- [Task description]
The entries below are to be written out again without alteration.

(Data extracted from a collection)
◆ ◆ ◆ ◆ ◆

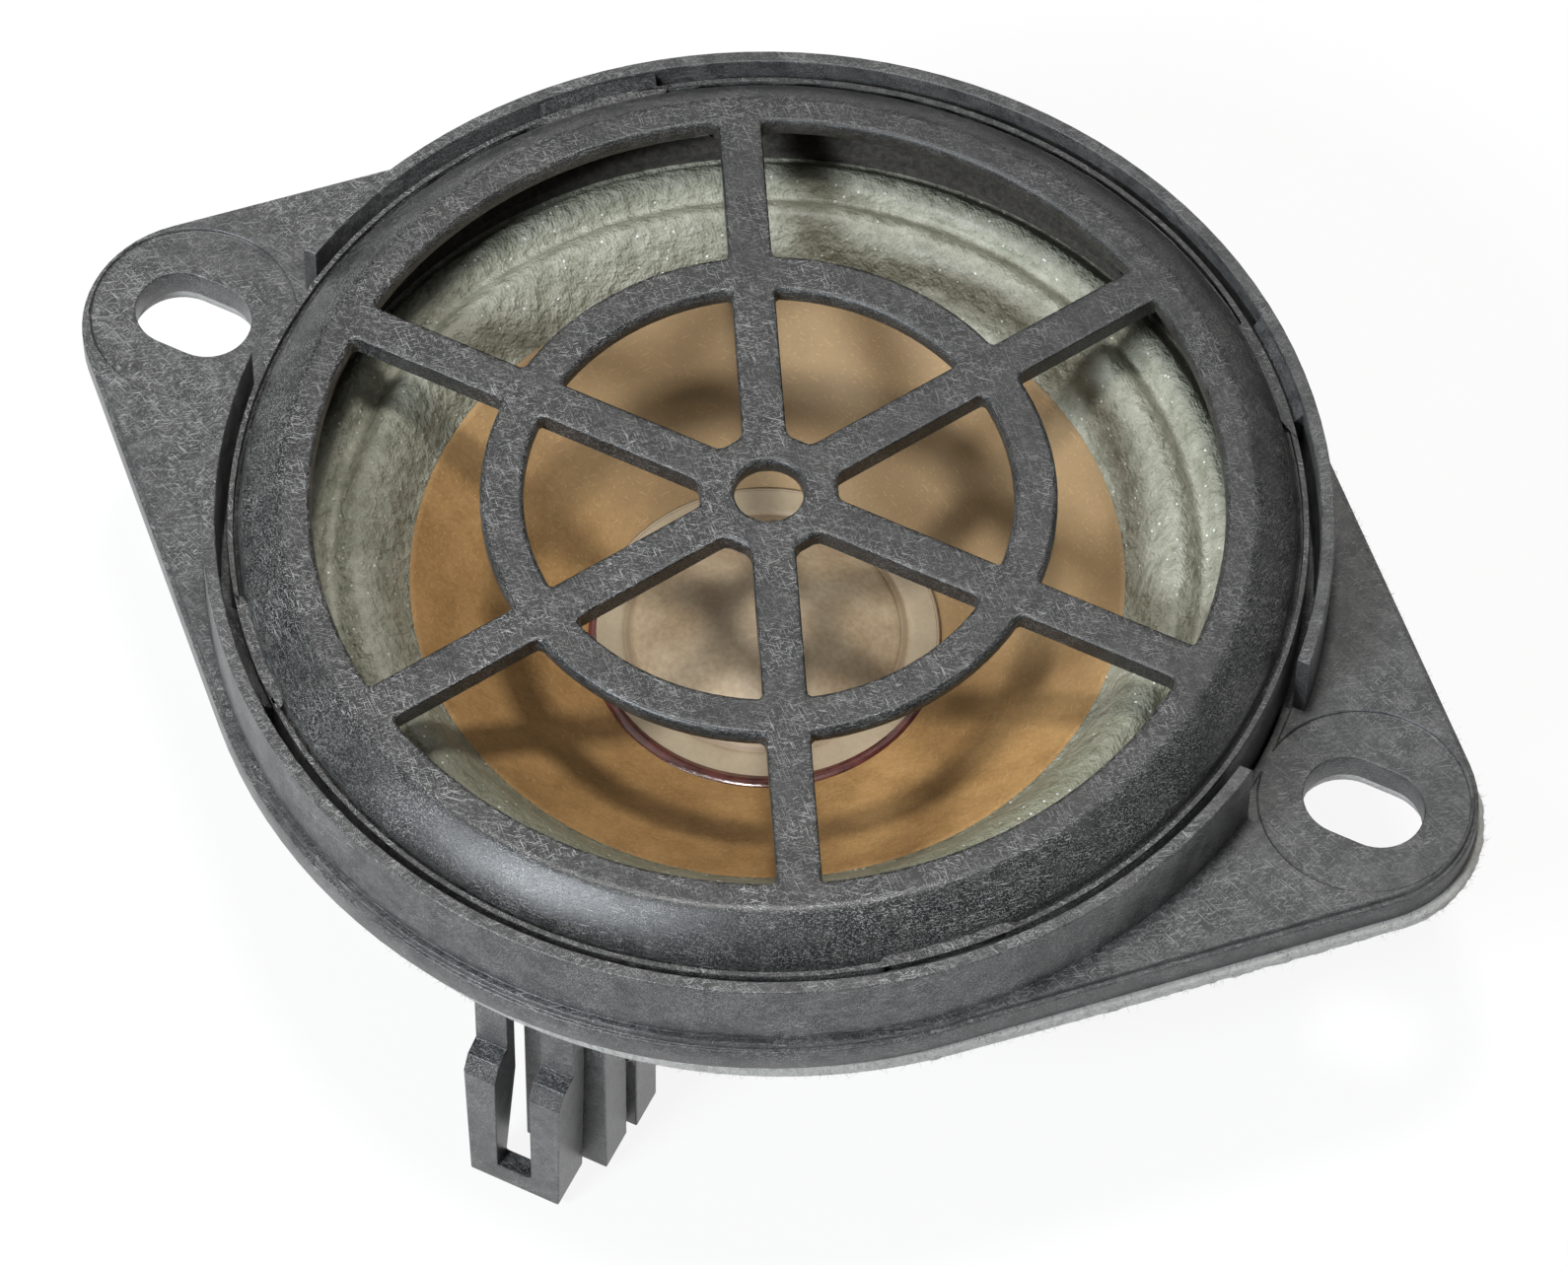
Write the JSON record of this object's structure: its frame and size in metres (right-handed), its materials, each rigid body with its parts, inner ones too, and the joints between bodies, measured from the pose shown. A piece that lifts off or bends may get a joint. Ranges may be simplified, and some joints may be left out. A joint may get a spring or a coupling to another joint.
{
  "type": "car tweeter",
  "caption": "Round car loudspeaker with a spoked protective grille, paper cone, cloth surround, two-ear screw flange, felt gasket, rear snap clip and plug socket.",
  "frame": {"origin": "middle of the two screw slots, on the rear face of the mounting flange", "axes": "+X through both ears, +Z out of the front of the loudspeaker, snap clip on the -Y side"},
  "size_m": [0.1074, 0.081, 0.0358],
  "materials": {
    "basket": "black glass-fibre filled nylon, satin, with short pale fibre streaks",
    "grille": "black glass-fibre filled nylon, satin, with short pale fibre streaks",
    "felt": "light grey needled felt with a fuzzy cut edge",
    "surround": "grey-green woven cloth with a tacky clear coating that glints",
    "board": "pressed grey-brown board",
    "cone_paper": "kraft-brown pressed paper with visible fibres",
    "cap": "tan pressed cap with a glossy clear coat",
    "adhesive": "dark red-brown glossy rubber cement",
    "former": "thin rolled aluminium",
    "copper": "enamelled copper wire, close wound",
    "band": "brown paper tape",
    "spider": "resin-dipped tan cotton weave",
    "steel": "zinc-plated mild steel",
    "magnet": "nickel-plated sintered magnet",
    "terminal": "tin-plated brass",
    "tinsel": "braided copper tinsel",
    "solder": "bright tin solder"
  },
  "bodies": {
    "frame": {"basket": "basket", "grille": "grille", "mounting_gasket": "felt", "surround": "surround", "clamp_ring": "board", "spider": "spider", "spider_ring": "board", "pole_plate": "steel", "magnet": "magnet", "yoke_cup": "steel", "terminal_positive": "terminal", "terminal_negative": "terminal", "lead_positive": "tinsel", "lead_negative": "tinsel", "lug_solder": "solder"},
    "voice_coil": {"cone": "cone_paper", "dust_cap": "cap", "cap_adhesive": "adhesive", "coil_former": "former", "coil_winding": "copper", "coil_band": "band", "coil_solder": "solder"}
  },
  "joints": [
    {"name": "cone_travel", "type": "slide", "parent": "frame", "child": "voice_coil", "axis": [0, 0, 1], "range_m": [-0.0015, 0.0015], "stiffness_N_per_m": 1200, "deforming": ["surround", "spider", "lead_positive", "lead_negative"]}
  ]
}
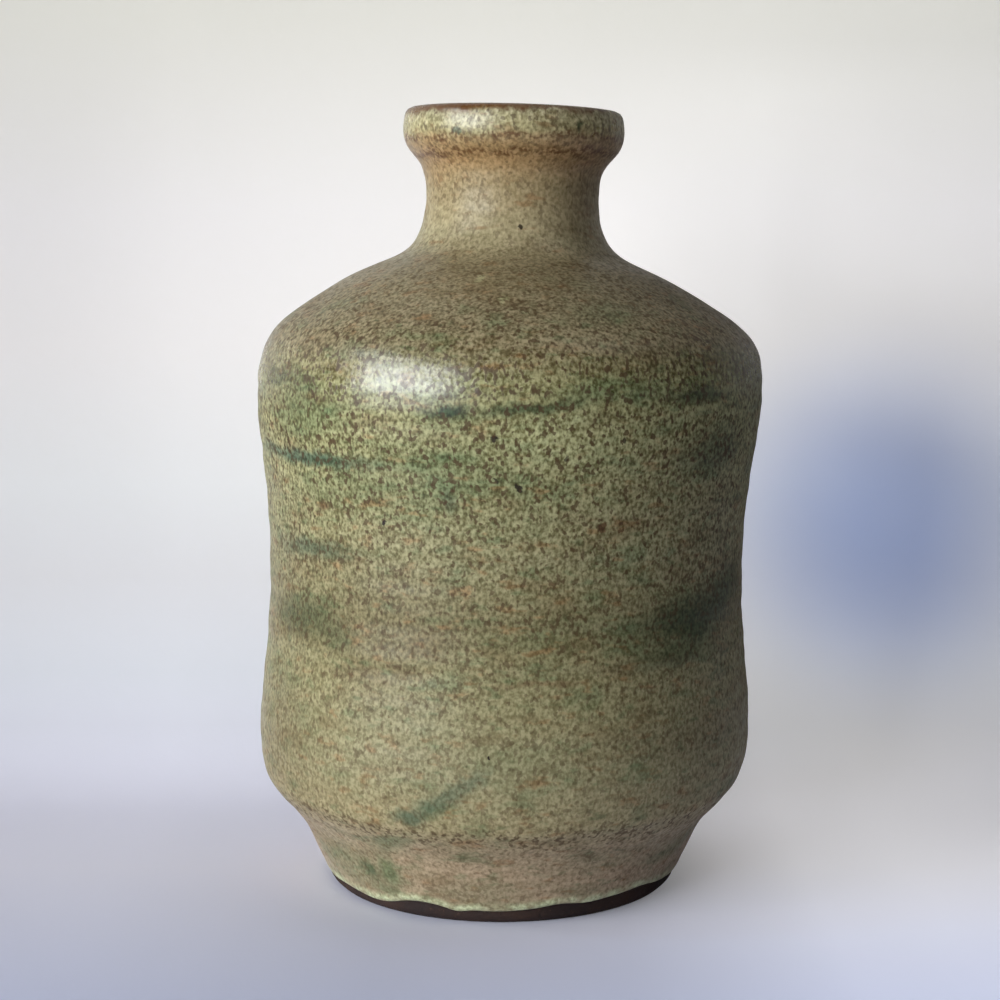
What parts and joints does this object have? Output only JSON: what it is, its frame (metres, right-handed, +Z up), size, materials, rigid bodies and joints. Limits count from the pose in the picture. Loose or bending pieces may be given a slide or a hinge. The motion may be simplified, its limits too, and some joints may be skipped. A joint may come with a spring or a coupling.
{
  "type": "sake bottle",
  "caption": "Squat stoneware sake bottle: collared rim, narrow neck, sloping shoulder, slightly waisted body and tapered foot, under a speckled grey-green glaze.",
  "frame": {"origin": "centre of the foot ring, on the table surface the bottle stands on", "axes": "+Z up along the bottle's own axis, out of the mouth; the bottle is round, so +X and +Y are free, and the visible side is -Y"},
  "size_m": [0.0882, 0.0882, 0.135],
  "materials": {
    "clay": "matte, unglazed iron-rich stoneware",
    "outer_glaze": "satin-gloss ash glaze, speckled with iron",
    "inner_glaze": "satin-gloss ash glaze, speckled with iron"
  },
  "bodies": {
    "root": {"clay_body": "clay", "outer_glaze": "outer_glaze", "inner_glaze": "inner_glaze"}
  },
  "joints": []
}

◆ ◆ ◆ ◆ ◆

- [Task response]
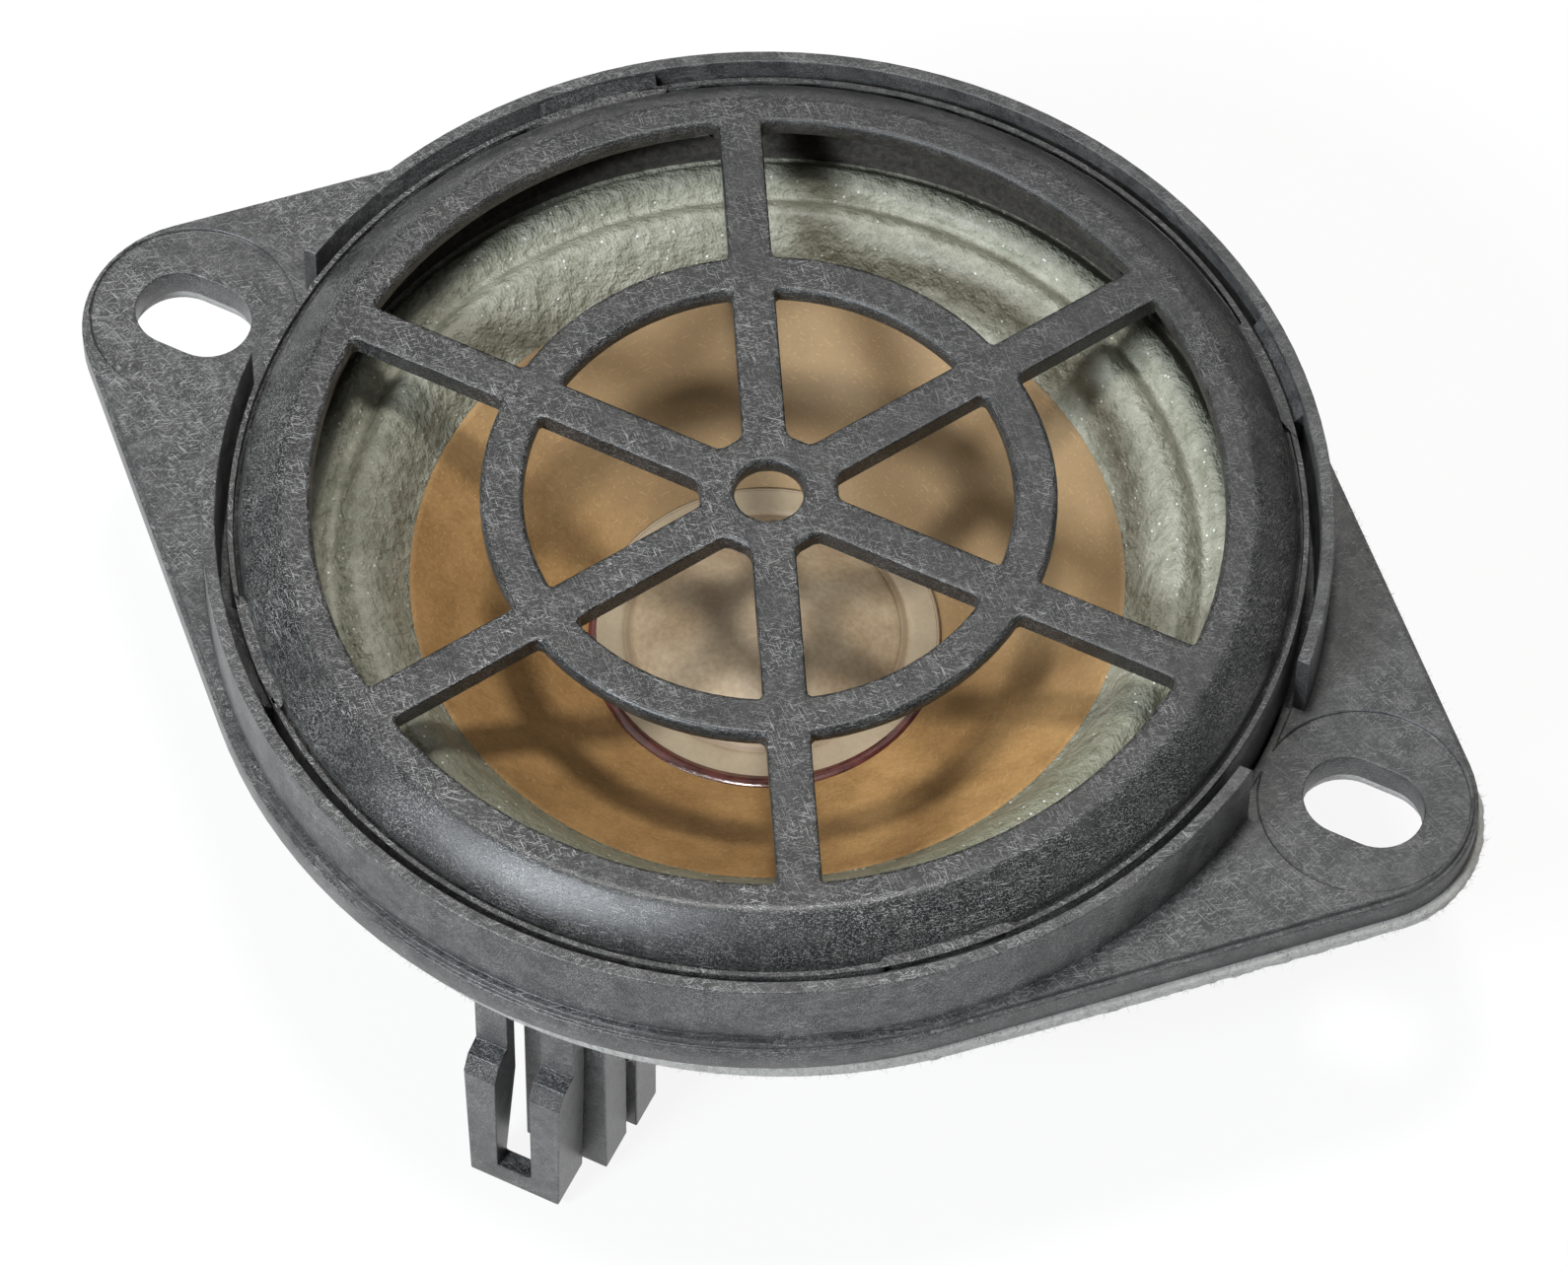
Write the JSON record of this object's structure: its frame and size in metres (right-handed), its materials, each rigid body with its parts, inner ones too, and the joints between bodies, measured from the pose shown. A piece that lifts off or bends may get a joint. Ranges may be simplified, and some joints may be left out. A joint may get a spring or a coupling to another joint.
{
  "type": "car tweeter",
  "caption": "Round car loudspeaker with a spoked protective grille, paper cone, cloth surround, two-ear screw flange, felt gasket, rear snap clip and plug socket.",
  "frame": {"origin": "middle of the two screw slots, on the rear face of the mounting flange", "axes": "+X through both ears, +Z out of the front of the loudspeaker, snap clip on the -Y side"},
  "size_m": [0.1074, 0.081, 0.0358],
  "materials": {
    "basket": "black glass-fibre filled nylon, satin, with short pale fibre streaks",
    "grille": "black glass-fibre filled nylon, satin, with short pale fibre streaks",
    "felt": "light grey needled felt with a fuzzy cut edge",
    "surround": "grey-green woven cloth with a tacky clear coating that glints",
    "board": "pressed grey-brown board",
    "cone_paper": "kraft-brown pressed paper with visible fibres",
    "cap": "tan pressed cap with a glossy clear coat",
    "adhesive": "dark red-brown glossy rubber cement",
    "former": "thin rolled aluminium",
    "copper": "enamelled copper wire, close wound",
    "band": "brown paper tape",
    "spider": "resin-dipped tan cotton weave",
    "steel": "zinc-plated mild steel",
    "magnet": "nickel-plated sintered magnet",
    "terminal": "tin-plated brass",
    "tinsel": "braided copper tinsel",
    "solder": "bright tin solder"
  },
  "bodies": {
    "frame": {"basket": "basket", "grille": "grille", "mounting_gasket": "felt", "surround": "surround", "clamp_ring": "board", "spider": "spider", "spider_ring": "board", "pole_plate": "steel", "magnet": "magnet", "yoke_cup": "steel", "terminal_positive": "terminal", "terminal_negative": "terminal", "lead_positive": "tinsel", "lead_negative": "tinsel", "lug_solder": "solder"},
    "voice_coil": {"cone": "cone_paper", "dust_cap": "cap", "cap_adhesive": "adhesive", "coil_former": "former", "coil_winding": "copper", "coil_band": "band", "coil_solder": "solder"}
  },
  "joints": [
    {"name": "cone_travel", "type": "slide", "parent": "frame", "child": "voice_coil", "axis": [0, 0, 1], "range_m": [-0.0015, 0.0015], "stiffness_N_per_m": 1200, "deforming": ["surround", "spider", "lead_positive", "lead_negative"]}
  ]
}
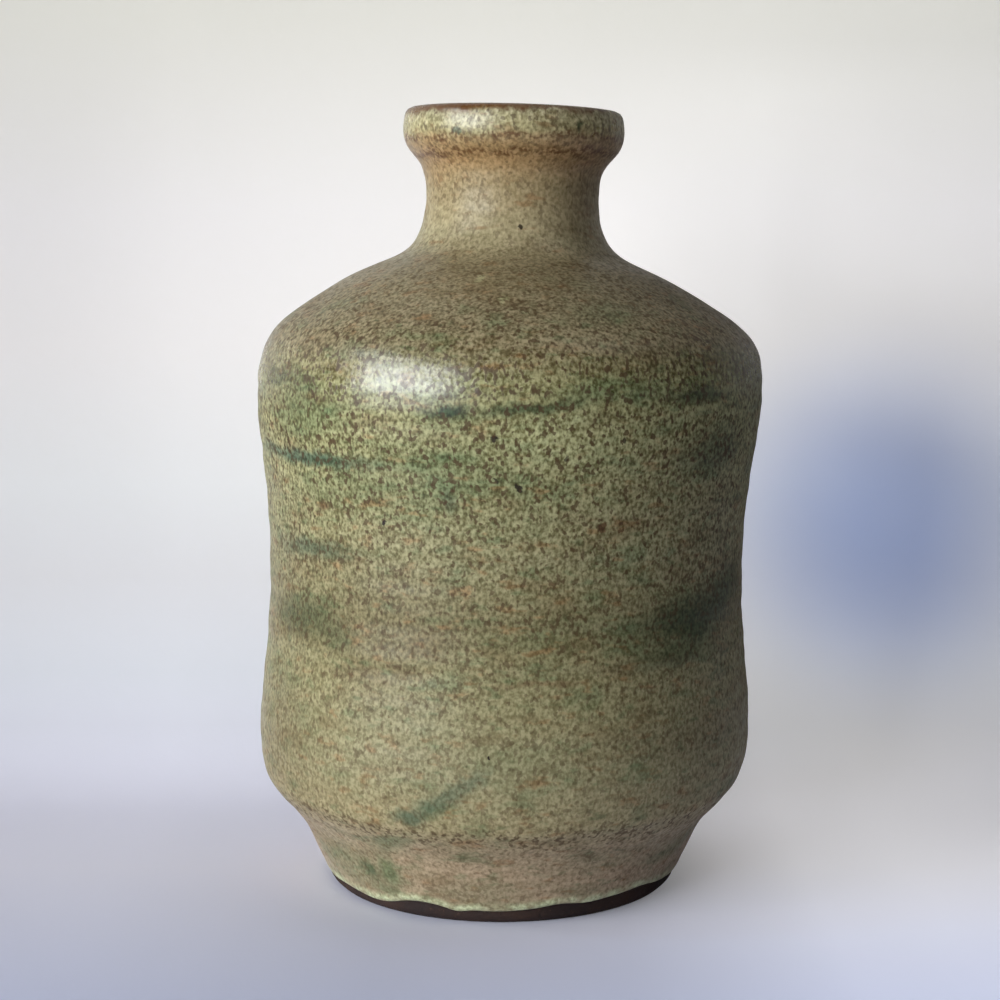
What parts and joints does this object have? Output only JSON: what it is, its frame (metres, right-handed, +Z up), size, materials, rigid bodies and joints. Limits count from the pose in the picture. Loose or bending pieces may be given a slide or a hinge. The motion may be simplified, its limits too, and some joints may be skipped. A joint may come with a spring or a coupling.
{
  "type": "sake bottle",
  "caption": "Squat stoneware sake bottle: collared rim, narrow neck, sloping shoulder, slightly waisted body and tapered foot, under a speckled grey-green glaze.",
  "frame": {"origin": "centre of the foot ring, on the table surface the bottle stands on", "axes": "+Z up along the bottle's own axis, out of the mouth; the bottle is round, so +X and +Y are free, and the visible side is -Y"},
  "size_m": [0.0882, 0.0882, 0.135],
  "materials": {
    "clay": "matte, unglazed iron-rich stoneware",
    "outer_glaze": "satin-gloss ash glaze, speckled with iron",
    "inner_glaze": "satin-gloss ash glaze, speckled with iron"
  },
  "bodies": {
    "root": {"clay_body": "clay", "outer_glaze": "outer_glaze", "inner_glaze": "inner_glaze"}
  },
  "joints": []
}